Moving around in shell.

" cd " (change directory) is the method of moving from one directory to another:

" cd /home/steph " for example would place me in the directory of steph.

" cd .. " will move you back one directory

" pwd " will print your current directory (useful if you need to double check where you are before typing a command)

" cd " Will take you back to root

Creating files and folders

The touch command is useful for creating a file:

" touch new-filename " would create a file named (new-filename) For directories:

" mkdir new-directory " will create a directory named (new-directory)

Removing files and directories:

" rm filename " would remove a file in the name of (filename)

" rmdir foldername " would remove a directory/folder in the name of (foldername)

chmod

Permissions often require changing on files and folders, the method is shown below:

" chmod 755 foldername " will set a folder to 755 for example:

[root@restoretmp steph]# ls -l
total 4
-rw-r--r-- 1 root root 0 May 4 05:47 file.html
drw-r--r-- 2 root root 4096 May 4 05:48 public_html
[root@restoretmp steph]#

public-html is set at chmod 644

Type: " chmod 755 public_html " then look again using " ls -l "

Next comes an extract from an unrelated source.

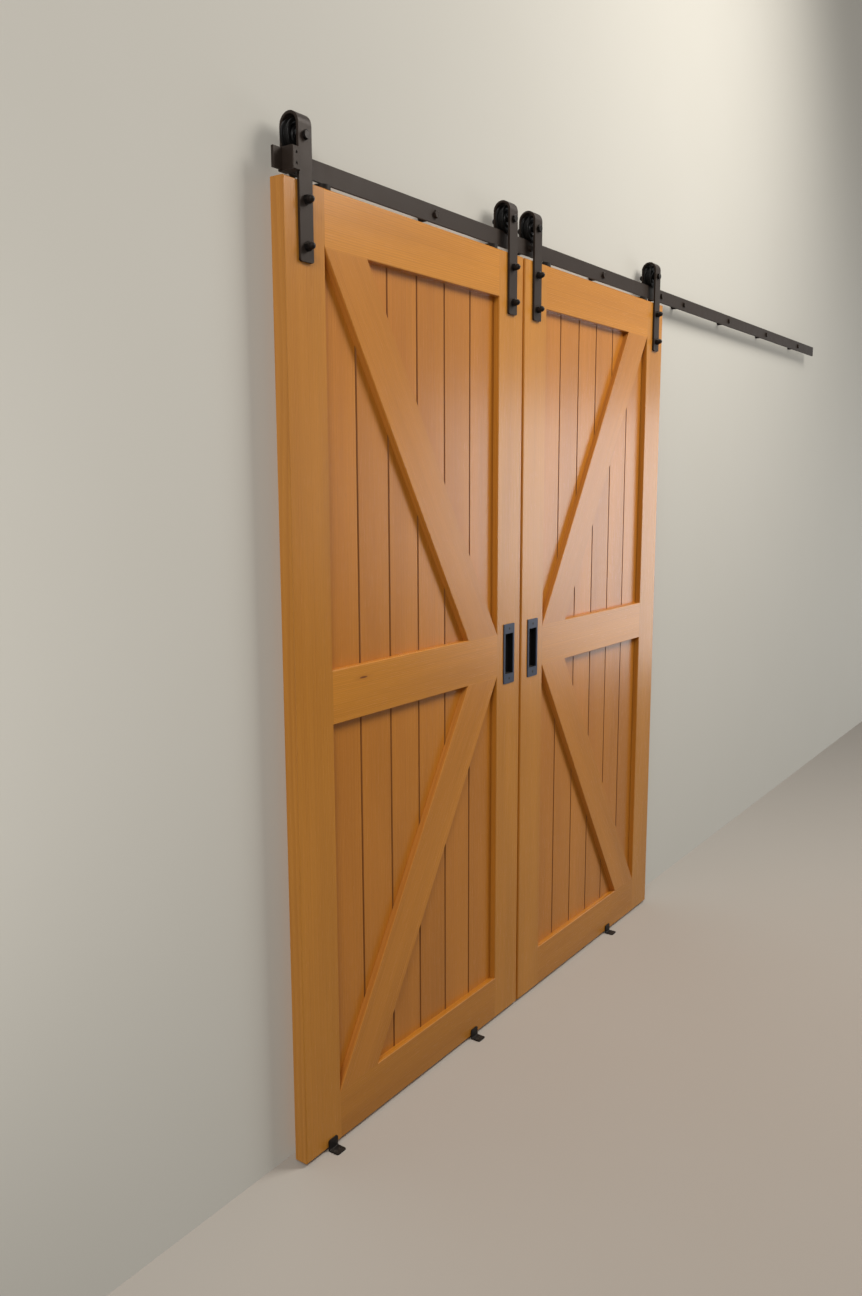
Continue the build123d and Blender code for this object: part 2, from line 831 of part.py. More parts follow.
# Floor guides
def guide_screw_places(x):
    return (x - guide_screw_spacing / 2, x + guide_screw_spacing / 2)


def floor_guide(x, face):
    """One angle bracket, with the back of its upright at y = face and its foot to the front."""
    upright_top = leaf_bottom + guide_overlap
    foot_front = face - guide_foot
    outline = [
        (face, floor_level),
        (face, upright_top),
        (face - guide_thickness, upright_top),
        (face - guide_thickness, floor_level + guide_thickness),
        (foot_front, floor_level + guide_thickness),
        (foot_front, floor_level),
    ]
    start = x - guide_width / 2
    section = make_face(Polyline(*[(start, y, z) for y, z in outline], close=True))
    bracket = extrude(section, amount=guide_width, dir=(1, 0, 0))
    inner = [
        edge
        for edge in bracket.edges().filter_by(Axis.X)
        if abs(edge.center().Y - face + guide_thickness) < guide_thickness / 2
        and abs(edge.center().Z - floor_level - guide_thickness) < guide_thickness / 2
    ]
    bracket = fillet(inner, guide_bend_radius)
    rounded = [
        edge
        for edge in bracket.edges().filter_by(Axis.Z)
        if edge.center().Y < foot_front + guide_thickness / 2
    ]
    bracket = fillet(rounded, guide_corner)
    top_corners = [
        edge
        for edge in bracket.edges().filter_by(Axis.Y)
        if edge.center().Z > upright_top - guide_thickness / 2
    ]
    bracket = fillet(top_corners, guide_corner)
    hole = guide_screw_radius + screw_hole_gap
    for place in guide_screw_places(x):
        top = looking_up(place, foot_front + guide_screw_setback, floor_level + guide_thickness)
        cut = (hole, guide_screw_head_radius, guide_screw_head_height, guide_thickness)
        bracket -= countersink(top, *cut)
    return bracket


def make_guides():
    faces = (leaf_front - guide_clearance, leaf_back + guide_clearance + guide_thickness)
    brackets = []
    screws = []
    for x in guide_positions:
        for face in faces:
            brackets.append(floor_guide(x, face))
            screw_y = face - guide_foot + guide_screw_setback
            for place in guide_screw_places(x):
                top = looking_up(place, screw_y, floor_level + guide_thickness)
                screws.append(
                    countersunk_screw(
                        top,
                        guide_screw_radius,
                        guide_screw_head_radius,
                        guide_screw_head_height,
                        guide_screw_length,
                        guide_screw_tip,
                    )
                )
    store("floor_guides", *brackets)
    store("guide_screws", *screws)


make_frame()
make_boards()
make_braces()
make_hangers()
make_fittings()
make_rail()
make_stop()
make_guides()

os.makedirs("parts", exist_ok=True)
for name, piece in pieces.items():
    export_step(piece, f"parts/{name}.step")

print("nodes", len(pieces))
print("free travel of the pair", round(door_travel, 3))
print("rolling radius", rolling_radius, "axle height", axle_height)
print("leaf gap", leaf_gap, "hangers", [round(left_leaf_edge + u, 3) for u in strap_places])
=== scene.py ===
"""Looks for a pair of sliding barn doors: clear-finished softwood leaves on black steel gear."""

from math import acos, atan2, cos, hypot, pi, radians, sin, tan

import bmesh
import bpy
import numpy as np
from bpy.props import FloatProperty, FloatVectorProperty, IntProperty, PointerProperty
from mathutils import Euler, Matrix, Vector


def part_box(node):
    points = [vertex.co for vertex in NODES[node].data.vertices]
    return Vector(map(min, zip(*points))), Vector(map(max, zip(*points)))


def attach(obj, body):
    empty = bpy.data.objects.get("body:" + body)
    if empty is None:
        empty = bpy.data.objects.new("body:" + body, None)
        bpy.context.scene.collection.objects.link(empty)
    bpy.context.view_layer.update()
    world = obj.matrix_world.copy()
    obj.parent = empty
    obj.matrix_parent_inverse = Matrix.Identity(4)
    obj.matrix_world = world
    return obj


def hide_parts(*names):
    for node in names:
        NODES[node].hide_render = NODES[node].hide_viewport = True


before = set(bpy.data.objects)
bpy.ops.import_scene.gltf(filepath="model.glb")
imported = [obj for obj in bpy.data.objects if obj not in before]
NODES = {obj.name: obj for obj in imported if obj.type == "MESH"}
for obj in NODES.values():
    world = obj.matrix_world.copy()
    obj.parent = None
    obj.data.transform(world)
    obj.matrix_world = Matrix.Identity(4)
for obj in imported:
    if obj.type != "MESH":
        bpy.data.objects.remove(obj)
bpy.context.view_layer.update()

bl_info = {
    "name": "Sliding Barn Doors",
    "version": (1, 0, 0),
    "blender": (4, 5, 0),
    "location": "3D View > Sidebar > Barn Doors",
    "description": "Dresses a pair of sliding barn doors and their hanging gear",
    "category": "Object",
}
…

[root@restoretmp steph]# chmod 755 public_html
[root@restoretmp steph]# ls -l
total 4
-rw-r--r-- 1 root root 0 May 4 05:47 file.html
drwxr-xr-x 2 root root 4096 May 4 05:48 public_html
[root@restoretmp steph]#

drwxr-xr-x is 755 (the "d" means it is a directory)

Ownership

As you can see, our file.html is owned by root, to change the ownership to yourself ( chown ):

Type " chown steph:steph file.html "

[root@restoretmp steph]# chown steph:steph file.html
[root@restoretmp steph]# ls -l
total 4
-rw-r--r-- 1 steph steph 0 May 4 05:47 file.html
drwxr-xr-x 2 root root 4096 May 4 05:48 public_html
[root@restoretmp steph]#

As you can see "steph" is now the owner

We will add to this as required but these are the very basic commands in shell.